Un problème subsiste néanmoins, le fait que ces pratiques se sont déjà répétées « comme lors des précédentes coordinations ». Des journalistes s’en étaient déjà plaints à Rennes il y a quelques semaines. Derrière l’exclusion se joue pourtant autre chose, de bien plus fondamental. Je proposerai : une raréfaction du discours, qui alimente inversement le jeu des propos rapportés dans l’article. C’est-à-dire avant tout le refus de produire un sens consensuel. La « méfiance vis-à-vis des médias » va à l’encontre de leur pouvoir de dire l’événement. Mettre en quarantaine les discours officiels, légitimement soupçonnés pour la plupart, et Le Monde en tête, d’être largement complices de la politique gouvernementale, et d’être sans distance favorable au bonapartisme libéral, c’est aussi réaffirmer le besoin d’être les propriétaires du sens de l’événement que l’on est en train de produire et de vivre. Du moins de ne pas en être dépossédés. C’est réaffirmer qu’on est encore acteur du sens.

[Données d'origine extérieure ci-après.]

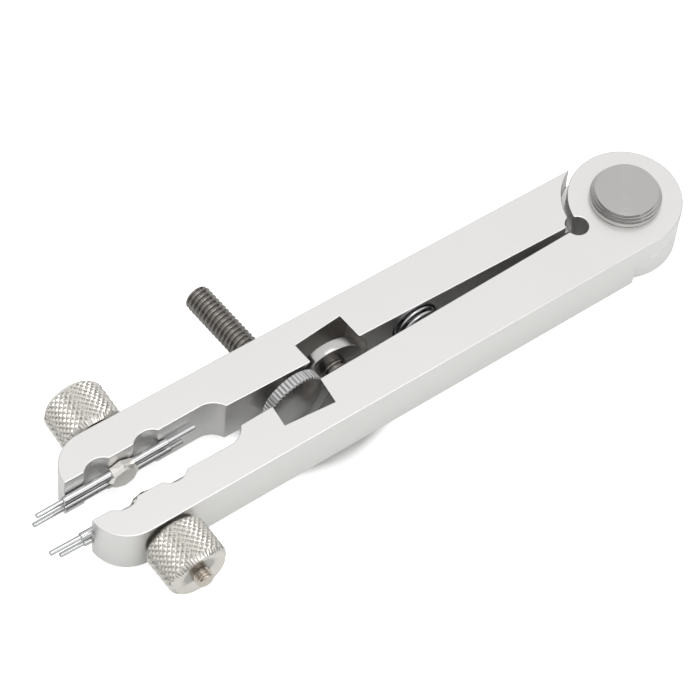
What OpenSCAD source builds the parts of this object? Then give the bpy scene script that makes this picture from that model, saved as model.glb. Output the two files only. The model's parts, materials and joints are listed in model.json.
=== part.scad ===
// Spring-bar pliers with two hinged flat arms, made for changing bracelet pins.
// Units are millimetres, +Z up. The origin is the pivot axis on the underside foot.
// +X runs along the arms to the tips, +Y to the right arm, -Y to the left arm.
// "s" values run along a tilted screw axis, outward from the arms' closing plane.

/* [Arms] */
// closing plane to the pivot side end of the jaw recess
jaw_start = 67.75; // [67:0.05:68]
// length from the pivot axis to the front face
arm_len = 89.05; // [86:0.05:94]
// thickness of the bar the arms are cut from
arm_t = 8.0; // [7:0.1:10]
// radius of the round pivot end
eye_r = 8.0; // [7:0.1:9]
// taper of the outer face in degrees
outer_taper = 0.9; // [0.5:0.1:1.5]
// angle each arm stands open at rest, in degrees
arm_open = 1.35; // [1.2:0.05:1.6]
// distance of the inner face from the closing plane
inner_gap = 0.18; // [0.1:0.01:0.3]
// radius of the front outer corner
nose_r = 5.4; // [5.4:0.1:5.5]
// radius of the relief hole where the arms part
relief_r = 1.5; // [1:0.1:1.8]
// distance of the relief hole from the pivot axis
relief_x = 8.3; // [8:0.1:9]
// clearance radius of the halved lap joint
lap_r = 8.8; // [8.5:0.1:9.5]
// gap between the two lap faces
lap_gap = 0.05; // [0.02:0.01:0.1]

/* [Jaw] */
// height of the jaw land over the closing plane, pivot side
land_y0 = 1.9; // [1.7:0.05:2.2]
// height of the jaw land over the closing plane, front
land_y1 = 1.15; // [1:0.05:1.4]
// radius of the hollow that leads into the recess
hollow_r = 3.2; // [3:0.1:3.5]
// radius of the two scallops beside the clamp
scallop_r = 2.5; // [2:0.1:3]
// depth of the scallops below the land
scallop_d = 0.9; // [0.7:0.05:1.2]
// position of the rear scallop
scallop_x0 = 76.3; // [76:0.1:76.6]
// position of the front scallop
scallop_x1 = 84.0; // [83.8:0.1:84.5]

/* [Pivot] */
// radius of the pivot shank
pivot_r = 2.5; // [2:0.1:3]
// radius of the pivot head
head_r = 5.0; // [4:0.1:6]
// height of the pivot head
head_h = 1.9; // [1.5:0.05:3]
// width of the bevel round the pivot head
head_c = 0.65; // [0.4:0.05:1]
// height of the bevel round the pivot head
head_b = 1.1; // [0.5:0.05:1.2]
// radius of the foot of the pivot screw
foot_r = 4.5; // [4:0.1:5]
// height of the foot of the pivot screw
foot_h = 1.2; // [1:0.1:2]

/* [Adjusting screw] */
// distance of the rod axis along the left arm
rod_x = 55.45; // [55.2:0.05:55.8]
// radius of the M4 rod
rod_r = 1.95; // [1.9:0.01:1.96]
// outer end of the rod
rod_s = 19.46; // [12:0.02:24]
// radius of the knurled wheel
wheel_r = 4.65; // [4:0.05:4.65]
// thickness of the knurled wheel
wheel_t = 1.76; // [1.5:0.02:2]
// inner side of the wheel, measured from the closing plane
wheel_s = 0.565; // [0.5:0.005:0.7]

/* [Stop disc] */
// distance of the stop stud axis along the right arm
stud_x = 48.13; // [47.9:0.01:48.3]
// outer end of the stop stud inside the right arm
stud_s = 5.7; // [4:0.1:6]
// radius of the smooth disc
disc_r = 4.5; // [4.3:0.05:4.9]
// thickness of the smooth disc
disc_t = 1.63; // [1.4:0.01:1.8]
// outer side of the disc, measured from the closing plane
disc_s = 2.04; // [2:0.01:2.2]

/* [Pockets] */
// radius of the round pockets for wheel and disc
pocket_r = 5.5; // [5.2:0.05:5.8]
// depth of the pockets below the closing plane
pocket_d = 3.85; // [3.6:0.05:4.2]
// position of the pocket in the left arm
pocket_left_x = 47.7; // [47.5:0.05:48]
// position of the pocket in the right arm
pocket_right_x = 55.9; // [55.7:0.05:56.2]
// tilt of the screw axes toward the tips in degrees
tilt = 6; // [5.5:0.1:6.5]

/* [Spring] */
// position of the opening spring
spring_x = 34.6; // [30:0.1:38]
// outer radius of the spring
spring_r = 3.2; // [2.8:0.05:3.3]
// radius of the spring wire
wire_r = 0.28; // [0.2:0.01:0.35]
// radius of the spring pockets
seat_r = 3.5; // [3.4:0.05:3.7]
// depth of the spring pockets below the closing plane
seat_d = 4.6; // [4:0.1:5]

/* [Clamps and nuts] */
// distance of the clamp axis along each arm
clamp_x = 80.6; // [80.2:0.1:80.8]
// how much deeper the right clamp and its pins are let into their arm
clamp_sink = 0.48; // [0.45:0.01:0.5]
// radius of the clamp stud
stud_r = 1.25; // [1:0.01:1.26]
// radius of the clamp head
clamp_r = 2.3; // [2:0.05:2.4]
// inner side of the right clamp head over the closing plane
clamp_in = 0.26; // [0.24:0.01:0.4]
// underside of the right clamp head over the closing plane
clamp_base = 1.81; // [1.7:0.01:1.82]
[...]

À ce titre, l’enjeu dépasse de loin les clivages idéologiques, l’anticapitalisme frontal et le gauchisme, spectres bien utiles qui ne sont certes pas étrangers à la réalité mais que les défenseurs de la LRU agitent sans cesse. L’enjeu porte sur la potentialité critique du mouvement, et ses virtualités conflictuelles vis-à-vis des forces qui contribuent au nom de la liberté, du dialogue, du respect, de la démocratie, à « un retour à la normale ». En toute hypothèse, et avec prudence, il me semble que c’est ce que rend lisible l’article en ses interstices et ses failles idéologiques, si je le prends comme archive du temps et parole sur l’actualité. Avec ce risque supplémentaire que cette proposition rapide d’analyse peut aussi contribuer à dérober ou à dissimuler le sens – pluriel – de l’événement et de l’action, en mettant fin quelque part à sa quarantaine comme je viens de le faire.